Re: [GIT PULL] perf tools changes for v6.10

From: Ian Rogers
Date: Sat May 25 2024 - 11:33:10 EST


On Sat, May 25, 2024 at 7:09 AM Ian Rogers <irogers@xxxxxxxxxx> wrote:
>
> On Fri, May 24, 2024 at 9:20 PM Linus Torvalds
> <torvalds@xxxxxxxxxxxxxxxxxxxx> wrote:
> >
> > On Fri, 24 May 2024 at 20:48, Ian Rogers <irogers@xxxxxxxxxx> wrote:
> > >
> > > Thanks for the report. TL;DR try putting the PMU name with the event
> > > name, so "cycles:pp" becomes "armv8_pmuv3_0/cycles/pp", where
> > > armv8_pmuv3_0 is the name of the PMU from /sys/devices.
> >
> > What? No.
> >
> > If that is the new rule, then I'm just going to revert. I'm not going
> > to use some random different PMU names across architectures when all I
> > want is just "cycles".
>
> The issue is that perf previously would do two things, if you asked
> for a 'cycles' event then as the name was a legacy one it would encode
> the type in the perf_event_attr as PERF_TYPE_HARDWARE and the config
> as PERF_COUNT_HW_CPU_CYCLES job done. With BIG.little/hybrid/.. those
> events now need opening on multiple PMUs otherwise you end up only
> sampling on either the big or the little core. On Intel with hybrid,
> cycles had to become cpu_core/cycles/ and cpu_atom/cycles/.
>
> If we look at an event name that isn't a legacy one, like
> inst_retired.any, then when no PMU is specified perf's behavior is to
> try to open this event on every PMU it can. On Intel this event will
> be found on the 'cpu' PMU, or on a hybrid Intel on cpu_core and
> cpu_atom. Were the event 'data_read' then it could be found on the
> uncore_imc_free_running_0 and uncore_imc_free_running_1 PMUs. My point
> here is that wildcarding an event to every PMU that supports it is
> arguably a feature as it avoids users needing to remember a specific
> PMU name. PMU names are often duplicated and it would be laborious to
> name them all.
>
> > In fact, the "cycles:pp" is a complete red herring.

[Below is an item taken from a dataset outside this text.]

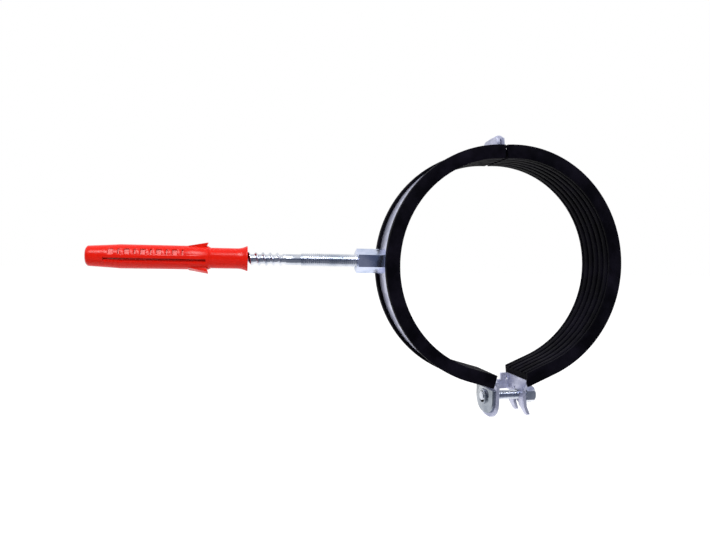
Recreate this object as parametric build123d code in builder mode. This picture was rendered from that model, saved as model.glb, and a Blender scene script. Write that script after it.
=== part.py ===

Just doing a simple
> >
> > $ perf record sleep 1
> >
> > with no explicit expression at all, results in that same
> >
> > Error:
> > cycles:P: PMU Hardware doesn't support sampling/overflow-interrupts.
> > Try 'perf stat'
> >
> > because perf *ITSELF* uses the sane format by default.
> >
> > So ABSOLUTELY NO. We're not changing the rules to "You have to know
> > some idiotic per-architecture JSON magic".
> >
> > I don't want any excuses like this. No "You are holding it wrong".
> > This is a BUG. Treat it as such.
> >
> > And yes, "perf record -vv" shows that it apparently picked some insane
> > arm_dsu_0 event. Which just shows that trying to parse the JSON rules
> > instead of just having sane defaults is clearly not working.
> >
> > So here's the deal: I will revert your commit tomorrow unless you show
> > that you are taking it seriously and have a sane fix.
> >
> > Because no, "You are holding it wrong" is not the answer. Never was,
> > never will be. Things used to work, they don't work any more. That
> > shit is not acceptable.
>
> I wasn't trying to say you were holding it wrong, I was trying to give
> you practical advice that would solve your problem whilst we determine
> what the right fix is.
>
> The question is what to do about events when no PMU is specified, here
> are the alternatives I see:
>
> 1) make legacy event names special and only open them on core PMUs,
> 2) make sure PMUs, like arm_dsu_0 in your case, don't advertise events
> matching legacy names like cycles,
> 3) make perf record only scan PMUs that support sampling,
> 4) in the case that we're using cycles:P as a default event, only open
> that on core PMUs (on Intel make cycles:P ->
> cpu_core/cycles/P,cpu_atom/cycles/P).
>
> A revert achieves (1) and I consider it a regression as now the
> behavior of 'cycles' doesn't match 'inst_retired.any' and the user
> somehow needs to know that certain event names are special.
> Changing the driver (2) is a workaround, but it feels like a burden on
> the driver writers.
> In order to determine whether a PMU supports sampling (3) we'd need to
> try probe using perf_event_open. The perf_event_open may fail due to
> things like host/guest permissions, etc. so we need fallbacks. We do
> something similar here:
> https://git.kernel.org/pub/scm/linux/kernel/git/torvalds/linux.git/tree/tools/perf/util/print-events.c#n242
> (4) is the simplest change and I think it lowers the surprise from the
> behavior change in the patch. It means that were you to do "perf
> record -e cycles ..." you would still need to specify a PMU on Linus'
> special ARM box. We may lack permissions to read sysfs and so then it
> is hard to determine the PMU name, but the code was likely to fail
> then anyway.
>
> I'll write a patch to do (4), hopefully this qualifies as being
> serious, but it would be useful if the interested parties could work
> out what they think the behavior should be.

Patch sent:
https://lore.kernel.org/lkml/20240525152927.665498-1-irogers@xxxxxxxxxx/

Thanks,
Ian

> Thanks,
> Ian
>
> > Linus
> >